I created this Hor/Vertical scanline driven paintbrush video renderer “Splash”

  • Splash is an alternative approach to traditional top-left to bottom-right scanline image/frame rendering. It sorts the pixels of a frame in order of significance, and paints them guided by weighted rows and columns. The longer the rendering, the higher the detail, making it highly tolerant against data corruption. A full frame is lossless, truncated frames are lossy. Splash shines in it’s lossyness.

    Inspiration: The fractal zoomer rendering engine of my other project [https://rockingship.github.io/jsFractalZoom] wondering how it would be with real-world imagery instead of procedural generated content, and how I believe my brain perceives movement: you pay attention first to areas with heavy contrast changes because they are most likely caused by moving things.

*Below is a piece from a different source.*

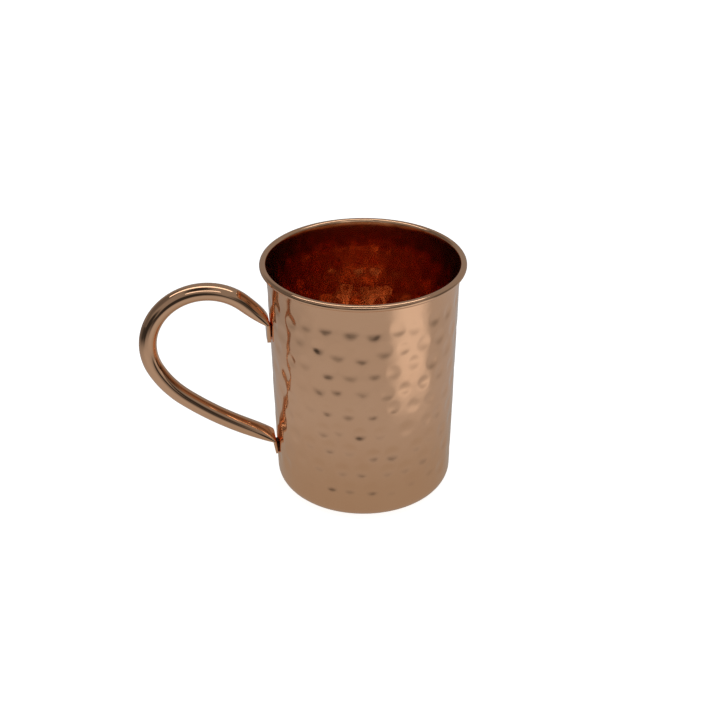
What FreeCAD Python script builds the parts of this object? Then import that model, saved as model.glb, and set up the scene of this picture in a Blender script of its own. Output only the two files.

    Explanation by example:

    STARSHIPS:

    14 second clip with high contrasts and lots of movement in different directions. Top video show frames from the a 1212x510 input source and rendered top-left zig-zag to bottom-right. Each frame contains 618120 pixels, Splash takes 618120 self-chosen pixels spread over 6 frames and paints them in the bottom video. Top and bottom both have identical pixel data rates.

    [https://rockingship.github.io/splash-media/starships/starshi...]

    GTA:

    Lets explore the extremes by assuming there is data corruption and only the first 1% of the frame was recoverable. Left is Splash and what it’s continuous paintbrush rendered. Right would be the traditional first 9 scanlines of the input making if effectively unrecoverable. To give traditional at least a fighting chance, the frame is downscaled 100 times to 90x50 and upscaled again to original 900x506.